» **WRITTEN REQUEST**: Please give back word for word the lines below, from the first one through the one with "short way to".

» **DATA**:
— start —
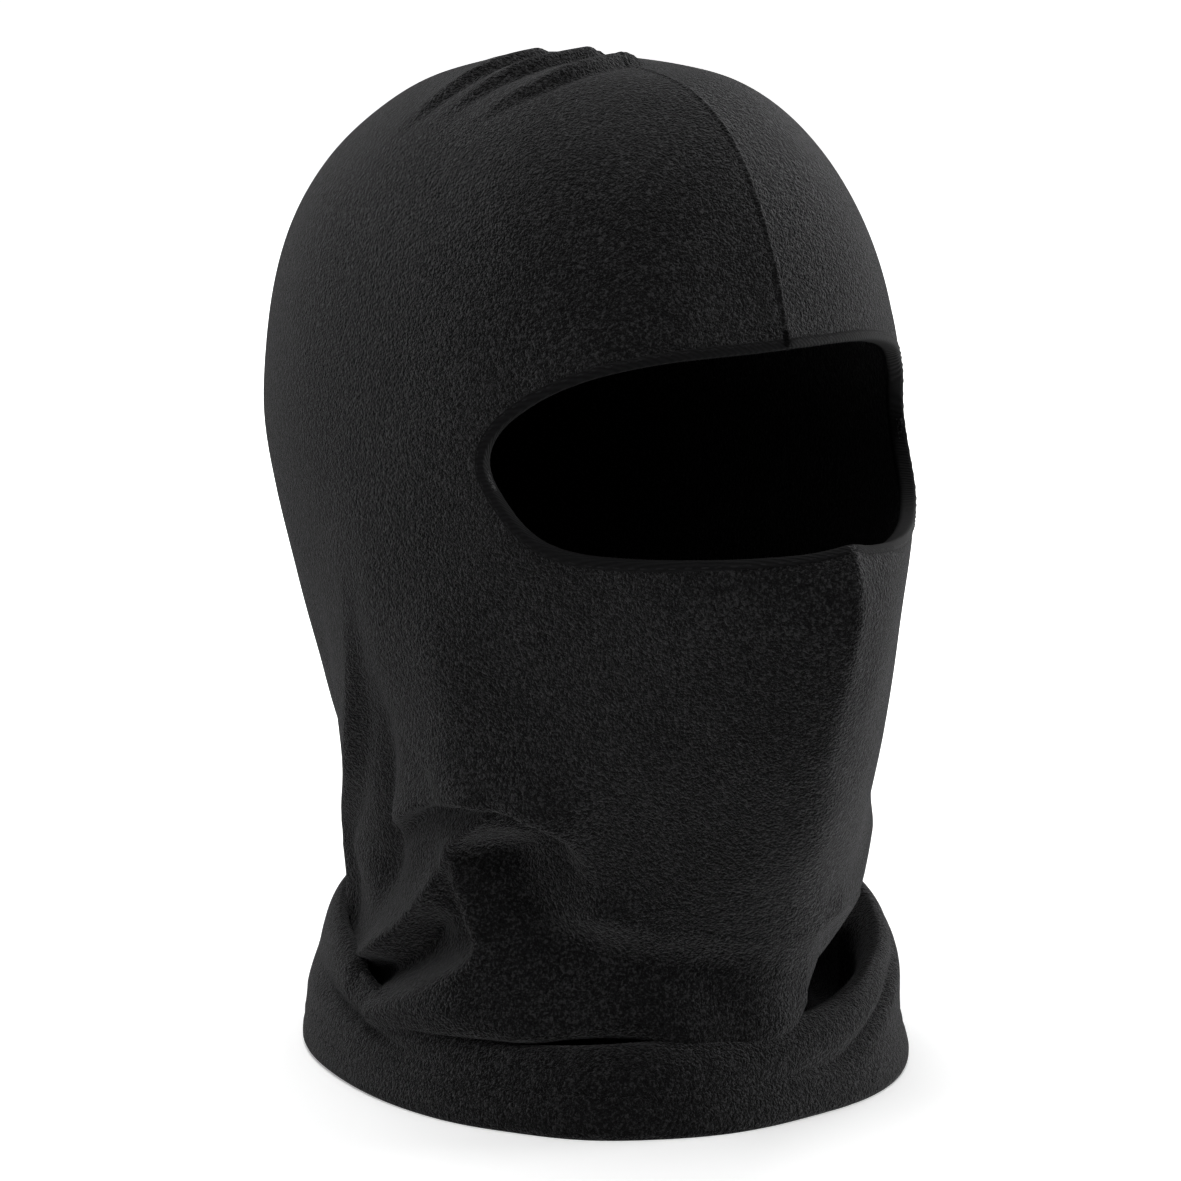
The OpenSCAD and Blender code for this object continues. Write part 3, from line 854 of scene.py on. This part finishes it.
class Nodes:
    """A short way to write a material's node tree."""

    def __init__(self, name, roughness, **sockets):
        self.material = bpy.data.materials.new(name)
        self.material.use_nodes = True
        self.tree = self.material.node_tree
        self.shader = self.tree.nodes["Principled BSDF"]
        self.shader.inputs["Roughness"].default_value = roughness
        for socket, value in sockets.items():
            self.shader.inputs[socket.replace("_", " ")].default_value = value
        self.place = self.tree.nodes.new("ShaderNodeTexCoord").outputs["Object"]

    def add(self, kind, **values):
        """A node, its settings in lower case and its sockets as they are called, linked or constant."""
        node = self.tree.nodes.new("ShaderNode" + kind)
        for key, value in values.items():
            if hasattr(value, "is_output"):
                self.tree.links.new(value, node.inputs[key.replace("_", " ")])
            elif key.islower():
                setattr(node, key, value)
            else:
                node.inputs[key.replace("_", " ")].default_value = value
        return node

    def noise(self, scale, roughness=0.5, distortion=0.0):
        return self.add("TexNoise", Vector=self.place, Scale=scale, Detail=2.0, Roughness=roughness,
                        Distortion=distortion).outputs["Fac"]

    def wave(self, scale, distortion, direction):
        return self.add("TexWave", Vector=self.place, Scale=scale, Distortion=distortion,
                        bands_direction=direction).outputs["Fac"]

    def ramp(self, fac, *stops):
        node = self.add("ValToRGB", Fac=fac)
        ramp = node.color_ramp
        while len(ramp.elements) < len(stops):
            ramp.elements.new(0.5)
        for element, (position, color) in zip(ramp.elements, stops):
            element.position = position
            element.color = (*color, 1)
        return node.outputs["Color"]

    def blend(self, first, second, share):
        """Two values added, the first one times its share and the second one times the rest."""
        return self.math("ADD", self.math("MULTIPLY", first, share),
                         self.math("MULTIPLY", second, 1 - share))

    def math(self, operation, *values):
        node = self.tree.nodes.new("ShaderNodeMath")
        node.operation = operation
        for socket, value in zip(node.inputs, values):
            if hasattr(value, "is_output"):
                self.tree.links.new(value, socket)
            else:
                socket.default_value = value
        return node.outputs[0]

    def bump(self, height, distance):
        return self.add("Bump", Height=height, Strength=1.0, Distance=distance).outputs["Normal"]

    def set(self, socket, output):
        self.tree.links.new(output, self.shader.inputs[socket])


def fleece_material():
    """Short matted pile over near-black cloth. Its colour follows the pile's bump height, with painted
    shade darkening the pits between the tufts, and a slow random tone over it.
    """
    m = Nodes("micro_fleece", 0.95, Sheen_Weight=0.17, Sheen_Roughness=0.4, Specular_IOR_Level=0.1)
    m.shader.inputs["Sheen Tint"].default_value = (0.86, 0.86, 0.88, 1)
    pile = m.noise(1600.0, 0.6, 0.4)
    tufts = m.noise(950.0, 0.5, 0.6)
    broad = m.noise(28.0)
    mixed = m.blend(pile, tufts, 0.45)
    pile_shade_and_tone = m.math("ADD", mixed, m.math("MULTIPLY", m.math("SUBTRACT", broad, 0.5), 0.08))
    # painted shade: the base colour is darkest where the pile's bump height is low, in the pits between
    # the tufts, and lighter on the tufts; the broad noise adds a slow random tone
    m.set("Base Color", m.ramp(pile_shade_and_tone, (0.42, (0.0016, 0.0016, 0.0018)), (0.52, (0.0062, 0.0062, 0.0065)),
                               (0.62, (0.034, 0.034, 0.035))))
    m.set("Normal", m.bump(mixed, 0.0026))
    return m.material


def knit_material():
    """Fine black knit of the binding."""
    m = Nodes("binding_knit", 0.75, Specular_IOR_Level=0.08)
    mixed = m.blend(m.wave(420.0, 1.5, "DIAGONAL"), m.noise(1400.0), 0.5)
    m.set("Base Color", m.ramp(mixed, (0.2, (0.0035, 0.0035, 0.0038)), (0.8, (0.008, 0.008, 0.0085))))
    m.set("Normal", m.bump(mixed, 0.0002))
    return m.material


def thread_material():
    """Black twisted sewing thread."""
    m = Nodes("sewing_thread", 0.7, Specular_IOR_Level=0.12)
    twist = m.wave(900.0, 2.0, "DIAGONAL")
    m.set("Base Color", m.ramp(twist, (0.1, (0.004, 0.004, 0.0043)), (0.9, (0.011, 0.011, 0.012))))
    m.set("Normal", m.bump(twist, 0.0001))
    return m.material


def elastic_material():
    """Ribbed off-white elastic."""
    m = Nodes("elastic_tape", 0.5, Specular_IOR_Level=0.4)
    ribs = m.wave(700.0, 0.5, "Z")
    m.set("Base Color", m.ramp(ribs, (0.1, (0.55, 0.53, 0.46)), (0.9, (0.75, 0.73, 0.66))))
    m.set("Normal", m.bump(ribs, 0.00015))
    return m.material


def satin_material():
    """Off-white satin tape with a fine weave."""
    m = Nodes("label_satin", 0.35, Specular_IOR_Level=0.5, Sheen_Weight=0.2)
    weave = m.wave(1500.0, 1.0, "Z")
    mixed = m.blend(weave, m.noise(150.0), 0.7)
    m.set("Base Color", m.ramp(mixed, (0.2, (0.66, 0.65, 0.61)), (0.8, (0.82, 0.81, 0.77))))
    m.set("Normal", m.bump(weave, 0.00006))
    return m.material


# ---- the assembly ----

fleece, knit, thread = fleece_material(), knit_material(), thread_material()
loop = opening_loop()

hood = fleece_shell(fleece)
binding = opening_band("opening_binding", curve_closed(BINDING_OUTLINE, 2), knit, loop)
elastic = opening_band("opening_elastic", np.array(ELASTIC_OUTLINE), elastic_material(), loop)
binding_seam = binding_stitches(thread, loop)
tack = brow_bartack(thread, loop)
seam = centre_seam(fleece)
overlock = centre_seam_threads(thread)
needle_seam = hem_needle_stitches(thread)
looper_seam = hem_looper_thread(thread)
label = care_label(satin_material())

for piece, body, slot, nodes in [
    (hood, "hood", "fleece", ["fleece_shell"]),
    (binding, "hood", "binding", ["face_opening_binding"]),
    (elastic, "hood", "elastic", ["face_opening_elastic"]),
    (binding_seam, "hood", "thread", ["binding_stitches"]),
    (tack, "hood", "thread", ["brow_bartack"]),
    (seam, "hood", "fleece", ["centre_seam_overlock"]),
    (overlock, "hood", "thread", []),
    (needle_seam, "hood", "thread", ["hem_needle_stitches"]),
    (looper_seam, "hood", "thread", ["hem_looper_thread"]),
    (label, "care_label", "label", ["care_label"]),
]:
    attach(piece, body)
    if nodes:
        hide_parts(*nodes)

# ---- floor, light and camera ----

CAMERA_TURN = math.radians(-34)
CAMERA_AWAY = 1.3
CAMERA_HEIGHT = 0.42
AIM_HEIGHT = 0.1296
AIM_ASIDE = -0.0043
LENS = 146.2
SENSOR = 36
LAMP_AIM = Vector((0, 0, 0.14))


def camera_side():
    """Unit directions to the camera's right and away from it, on the floor."""
    right = Vector((math.cos(CAMERA_TURN), math.sin(CAMERA_TURN), 0))
    away = Vector((-math.sin(CAMERA_TURN), math.cos(CAMERA_TURN), 0))
    return right, away


def add_camera():
    right, away = camera_side()
    data = bpy.data.cameras.new("camera")
    data.lens = LENS
    data.sensor_width = SENSOR
    camera = bpy.data.objects.new("camera", data)
    camera.location = -CAMERA_AWAY * away + Vector((0, 0, CAMERA_HEIGHT))
    aim = Vector((0, 0, AIM_HEIGHT)) + AIM_ASIDE * right
    camera.rotation_euler = (aim - camera.location).to_track_quat("-Z", "Y").to_euler()
    bpy.context.scene.collection.objects.link(camera)
    bpy.context.scene.camera = camera


def add_light(name, aside, back, up, size, power):
    """A soft square lamp placed from the camera's side of the object: aside to the camera's right,
    back away from the camera, and up, all in metres. It points at the middle of the hood."""
    right, away = camera_side()
    data = bpy.data.lights.new(name, "AREA")
    data.shape, data.size, data.energy = "SQUARE", size, power
    lamp = bpy.data.objects.new(name, data)
    lamp.location = aside * right + back * away + Vector((0, 0, up))
    lamp.rotation_euler = (LAMP_AIM - lamp.location).to_track_quat("-Z", "Y").to_euler()
    bpy.context.scene.collection.objects.link(lamp)


def camera_only(tree):
    """1 where the camera looks straight at a surface and 0 for the light that surfaces exchange."""
    return tree.nodes.new("ShaderNodeLightPath").outputs["Is Camera Ray"]


FLOOR_SIZE = 6.0
FLOOR_GLOW = 0.12
FLOOR_GLOW_NEAR = 0.2
FLOOR_GLOW_FAR = 0.95


def add_floor():
    """A pale floor that gives a little light, and looks brighter to the camera away from the hood."""
    mesh = bpy.data.meshes.new("floor")
    corners = [(-1, -1, 0), (1, -1, 0), (1, 1, 0), (-1, 1, 0)]
    mesh.from_pydata([(FLOOR_SIZE * x, FLOOR_SIZE * y, z) for x, y, z in corners], [], [(0, 1, 2, 3)])
    m = Nodes("floor_paper", 0.9, Specular_IOR_Level=0.1)
    m.shader.inputs["Base Color"].default_value = (0.92, 0.92, 0.92, 1)
    m.shader.inputs["Emission Color"].default_value = (1, 1, 1, 1)
    away = m.add("VectorMath", operation="LENGTH")
    m.tree.links.new(m.place, away.inputs[0])
    seen = m.add("MapRange", Value=away.outputs["Value"], From_Min=0.1, From_Max=0.6,
                 To_Min=FLOOR_GLOW_NEAR, To_Max=FLOOR_GLOW_FAR).outputs["Result"]
    m.set("Emission Strength", m.math("ADD", m.math("MULTIPLY", camera_only(m.tree), seen), FLOOR_GLOW))
    mesh.materials.append(m.material)
    floor = bpy.data.objects.new("floor", mesh)
    bpy.context.scene.collection.objects.link(floor)


def add_world():
    """White behind the hood, seen by the camera only."""
    world = bpy.data.worlds.new("studio")
    world.use_nodes = True
    background = world.node_tree.nodes["Background"]
    background.inputs["Color"].default_value = (1, 1, 1, 1)
    world.node_tree.links.new(camera_only(world.node_tree), background.inputs["Strength"])
    bpy.context.scene.world = world
    bpy.context.scene.view_settings.view_transform = "Standard"


add_camera()
add_light("right_side", 1.15, 0.25, 0.12, 0.5, 17.0)
add_light("overhead_front", -0.2, -0.35, 1.4, 0.9, 12.0)
add_light("overhead_back", 0.0, 0.6, 1.25, 1.0, 12.0)
add_light("front", -0.6, -1.3, 0.6, 1.0, 0.4)
add_light("behind_left", -0.9, 1.2, 0.5, 1.0, 4.0)
add_light("behind_right", 0.9, 1.1, 0.3, 1.0, 6.0)
add_floor()
add_world()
— end —
» **RESULT OF THIS TASK**:
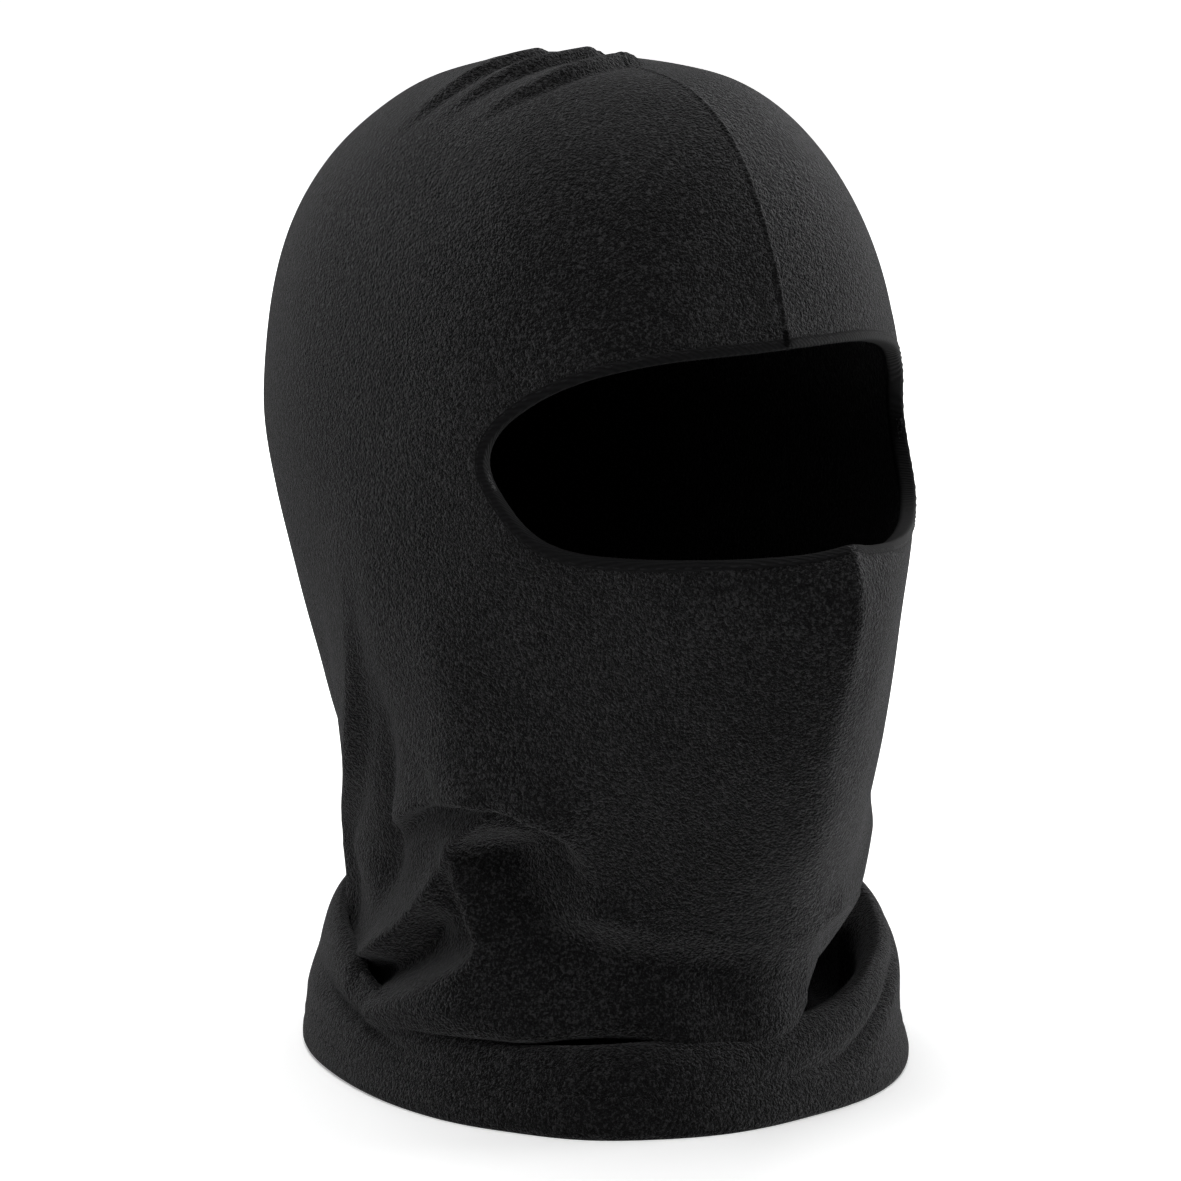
The OpenSCAD and Blender code for this object continues. Write part 3, from line 854 of scene.py on. This part finishes it.
class Nodes:
    """A short way to write a material's node tree."""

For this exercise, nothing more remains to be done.